» Requirement: The exercise asks for every line of the data to be reproduced exactly.

» Source material:
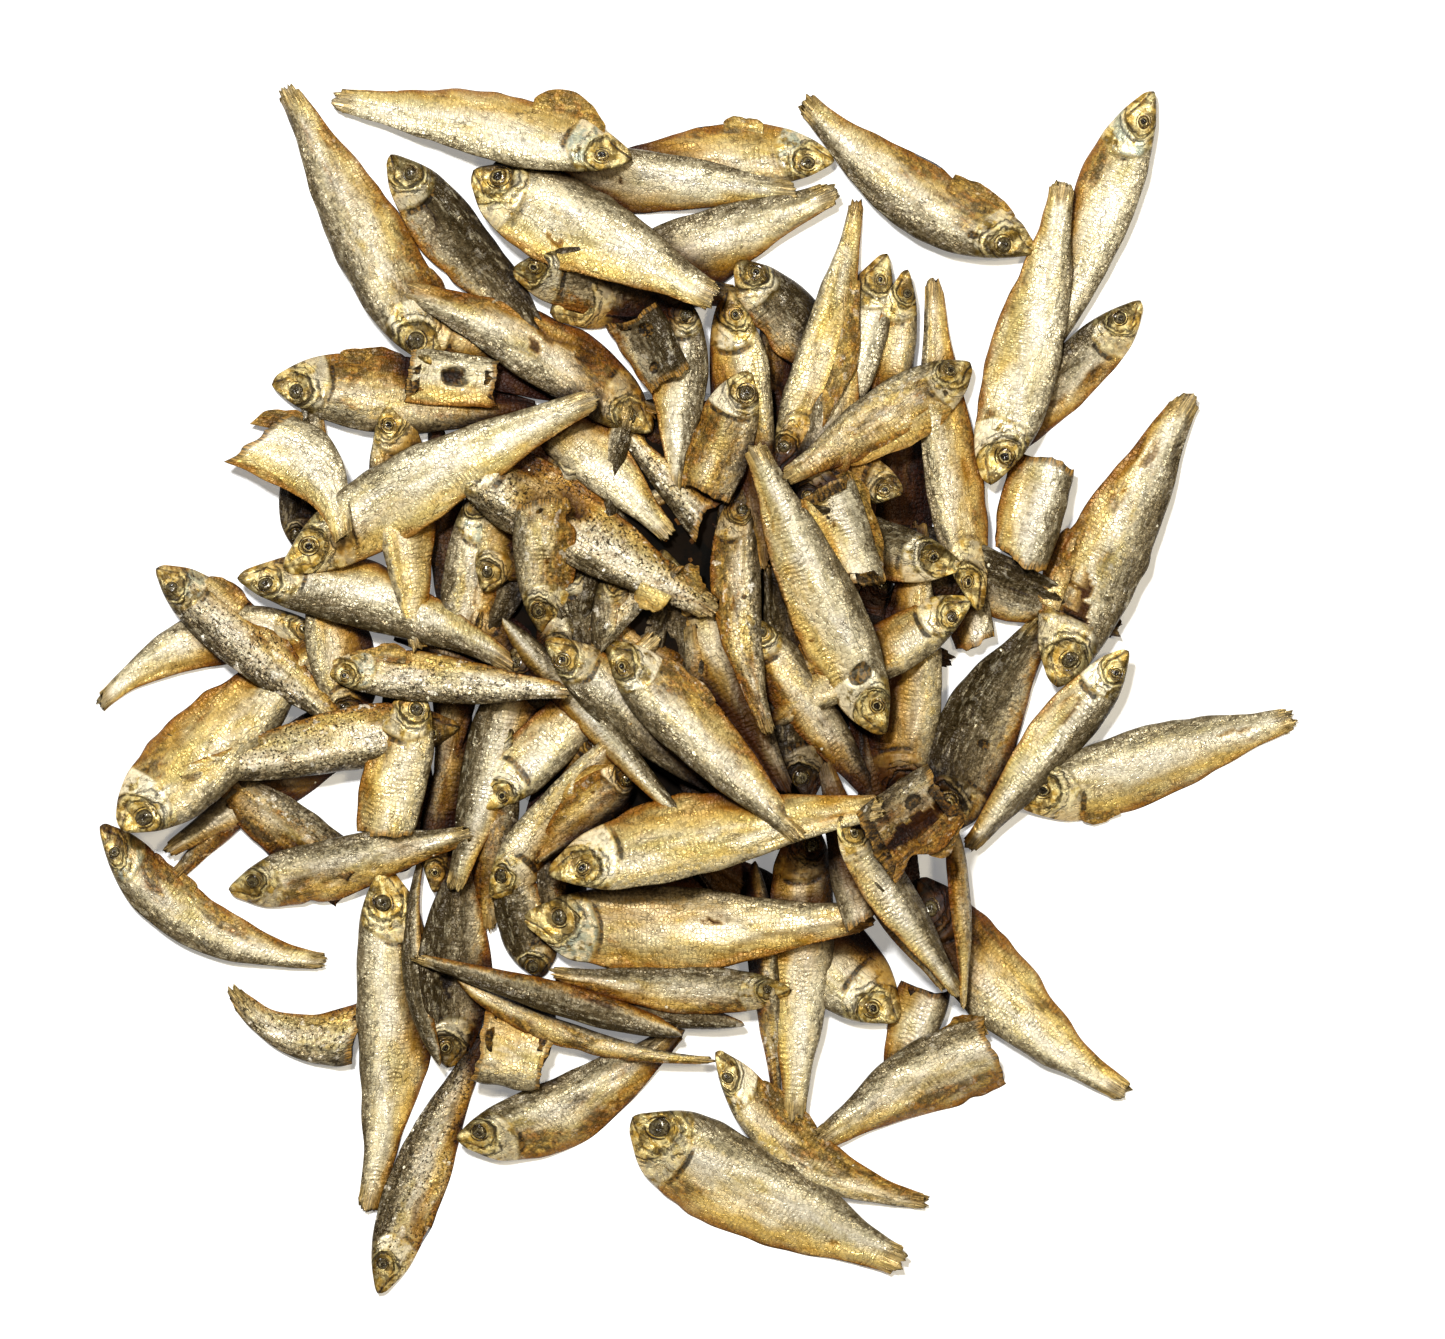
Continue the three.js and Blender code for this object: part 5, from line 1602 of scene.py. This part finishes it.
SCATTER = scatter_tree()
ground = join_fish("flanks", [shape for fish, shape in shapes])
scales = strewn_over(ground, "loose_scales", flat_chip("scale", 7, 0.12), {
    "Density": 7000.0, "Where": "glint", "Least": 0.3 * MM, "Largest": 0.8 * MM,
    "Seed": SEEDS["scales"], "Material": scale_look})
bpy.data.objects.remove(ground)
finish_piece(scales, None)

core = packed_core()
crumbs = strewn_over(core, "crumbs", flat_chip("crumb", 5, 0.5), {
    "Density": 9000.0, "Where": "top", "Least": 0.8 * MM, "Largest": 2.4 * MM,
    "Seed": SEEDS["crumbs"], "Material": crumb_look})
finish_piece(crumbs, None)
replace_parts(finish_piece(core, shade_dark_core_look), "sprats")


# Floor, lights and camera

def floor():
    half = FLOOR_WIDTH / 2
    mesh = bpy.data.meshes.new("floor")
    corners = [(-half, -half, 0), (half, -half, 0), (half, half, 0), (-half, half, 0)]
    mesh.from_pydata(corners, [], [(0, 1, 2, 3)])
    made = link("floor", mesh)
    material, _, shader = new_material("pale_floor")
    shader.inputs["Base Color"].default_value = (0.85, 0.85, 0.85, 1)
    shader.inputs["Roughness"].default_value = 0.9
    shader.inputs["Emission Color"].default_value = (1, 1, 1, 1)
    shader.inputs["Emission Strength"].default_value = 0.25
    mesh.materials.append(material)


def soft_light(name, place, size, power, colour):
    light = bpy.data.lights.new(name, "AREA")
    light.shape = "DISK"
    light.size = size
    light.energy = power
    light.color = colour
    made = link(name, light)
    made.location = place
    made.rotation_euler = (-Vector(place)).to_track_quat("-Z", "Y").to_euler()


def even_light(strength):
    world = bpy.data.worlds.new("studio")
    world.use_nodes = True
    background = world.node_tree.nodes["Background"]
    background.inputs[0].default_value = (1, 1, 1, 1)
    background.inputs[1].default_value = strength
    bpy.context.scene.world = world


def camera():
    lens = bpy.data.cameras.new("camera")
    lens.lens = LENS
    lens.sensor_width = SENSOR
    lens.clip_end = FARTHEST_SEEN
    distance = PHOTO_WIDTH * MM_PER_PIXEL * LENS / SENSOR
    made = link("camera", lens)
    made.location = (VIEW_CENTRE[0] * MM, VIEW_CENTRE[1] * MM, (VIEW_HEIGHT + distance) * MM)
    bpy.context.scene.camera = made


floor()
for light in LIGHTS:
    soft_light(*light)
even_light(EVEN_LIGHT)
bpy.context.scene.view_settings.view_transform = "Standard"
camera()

» Complete output:
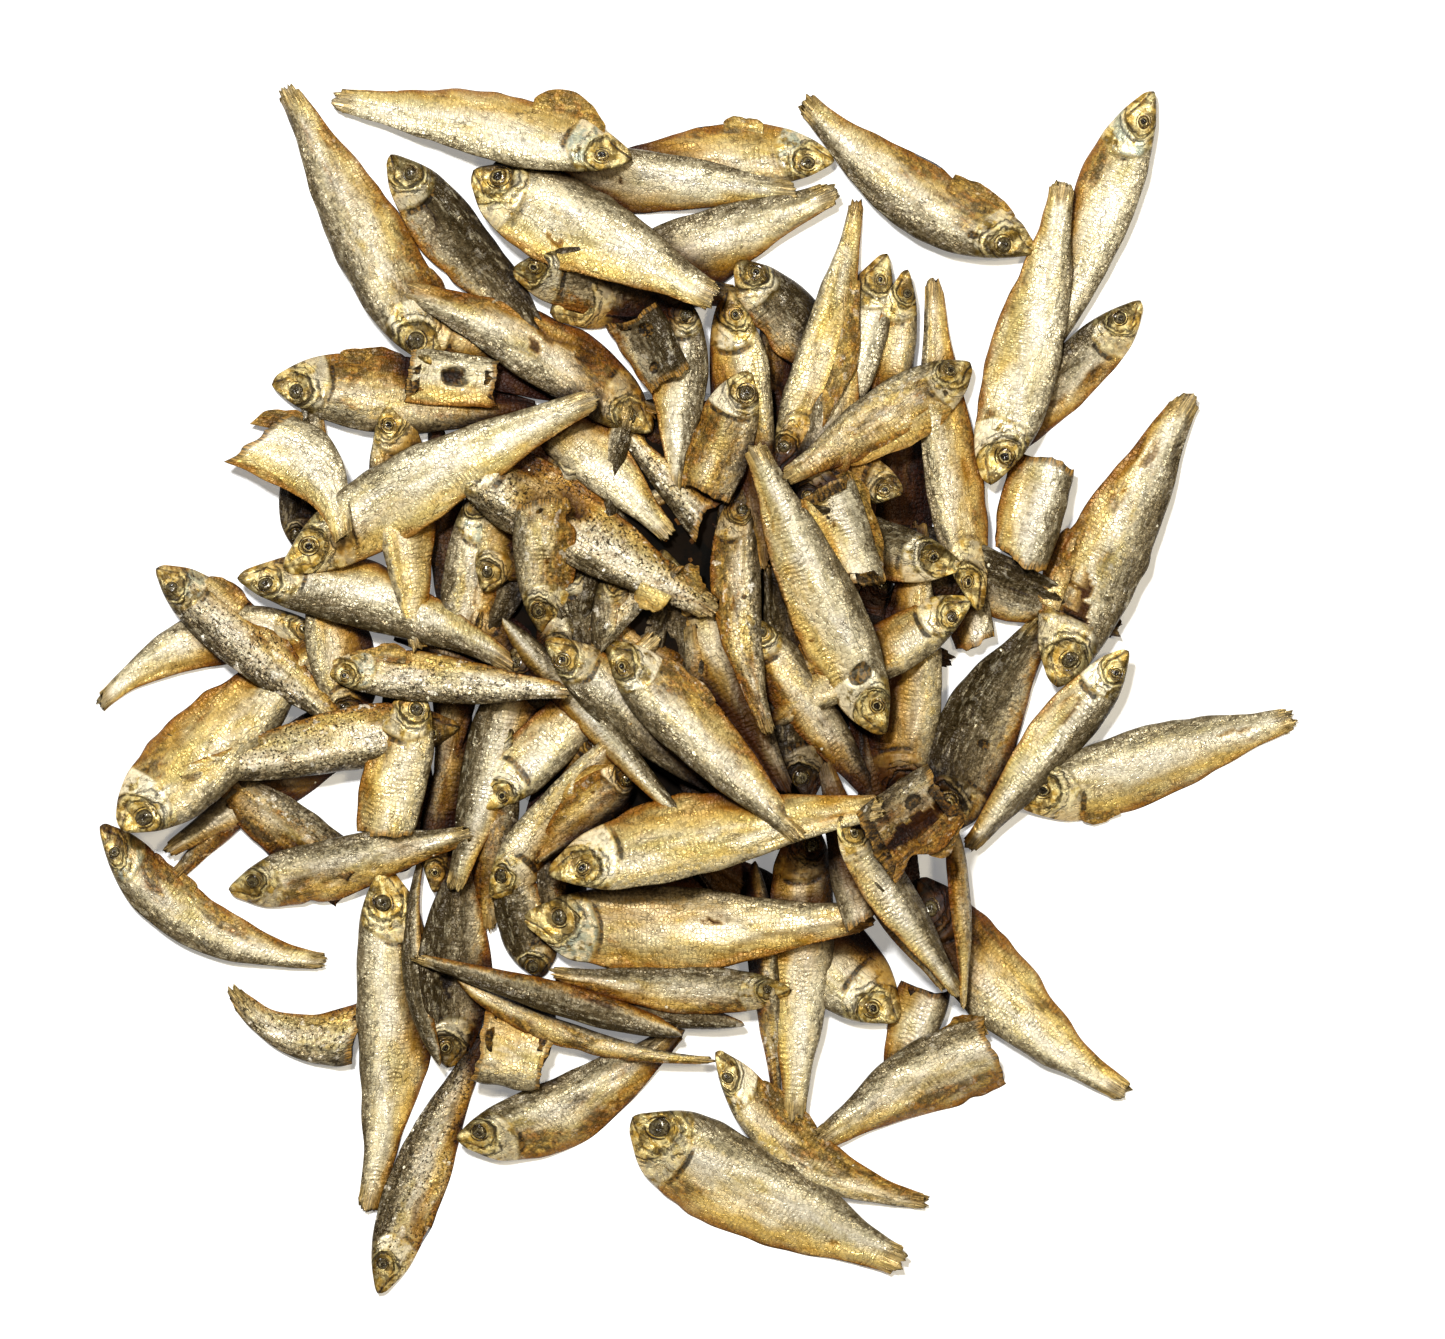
Continue the three.js and Blender code for this object: part 5, from line 1602 of scene.py. This part finishes it.
SCATTER = scatter_tree()
ground = join_fish("flanks", [shape for fish, shape in shapes])
scales = strewn_over(ground, "loose_scales", flat_chip("scale", 7, 0.12), {
    "Density": 7000.0, "Where": "glint", "Least": 0.3 * MM, "Largest": 0.8 * MM,
    "Seed": SEEDS["scales"], "Material": scale_look})
bpy.data.objects.remove(ground)
finish_piece(scales, None)

core = packed_core()
crumbs = strewn_over(core, "crumbs", flat_chip("crumb", 5, 0.5), {
    "Density": 9000.0, "Where": "top", "Least": 0.8 * MM, "Largest": 2.4 * MM,
    "Seed": SEEDS["crumbs"], "Material": crumb_look})
finish_piece(crumbs, None)
replace_parts(finish_piece(core, shade_dark_core_look), "sprats")


# Floor, lights and camera

def floor():
    half = FLOOR_WIDTH / 2
    mesh = bpy.data.meshes.new("floor")
    corners = [(-half, -half, 0), (half, -half, 0), (half, half, 0), (-half, half, 0)]
    mesh.from_pydata(corners, [], [(0, 1, 2, 3)])
    made = link("floor", mesh)
    material, _, shader = new_material("pale_floor")
    shader.inputs["Base Color"].default_value = (0.85, 0.85, 0.85, 1)
    shader.inputs["Roughness"].default_value = 0.9
    shader.inputs["Emission Color"].default_value = (1, 1, 1, 1)
    shader.inputs["Emission Strength"].default_value = 0.25
    mesh.materials.append(material)


def soft_light(name, place, size, power, colour):
    light = bpy.data.lights.new(name, "AREA")
    light.shape = "DISK"
    light.size = size
    light.energy = power
    light.color = colour
    made = link(name, light)
    made.location = place
    made.rotation_euler = (-Vector(place)).to_track_quat("-Z", "Y").to_euler()


def even_light(strength):
    world = bpy.data.worlds.new("studio")
    world.use_nodes = True
    background = world.node_tree.nodes["Background"]
    background.inputs[0].default_value = (1, 1, 1, 1)
    background.inputs[1].default_value = strength
    bpy.context.scene.world = world


def camera():
    lens = bpy.data.cameras.new("camera")
    lens.lens = LENS
    lens.sensor_width = SENSOR
    lens.clip_end = FARTHEST_SEEN
    distance = PHOTO_WIDTH * MM_PER_PIXEL * LENS / SENSOR
    made = link("camera", lens)
    made.location = (VIEW_CENTRE[0] * MM, VIEW_CENTRE[1] * MM, (VIEW_HEIGHT + distance) * MM)
    bpy.context.scene.camera = made


floor()
for light in LIGHTS:
    soft_light(*light)
even_light(EVEN_LIGHT)
bpy.context.scene.view_settings.view_transform = "Standard"
camera()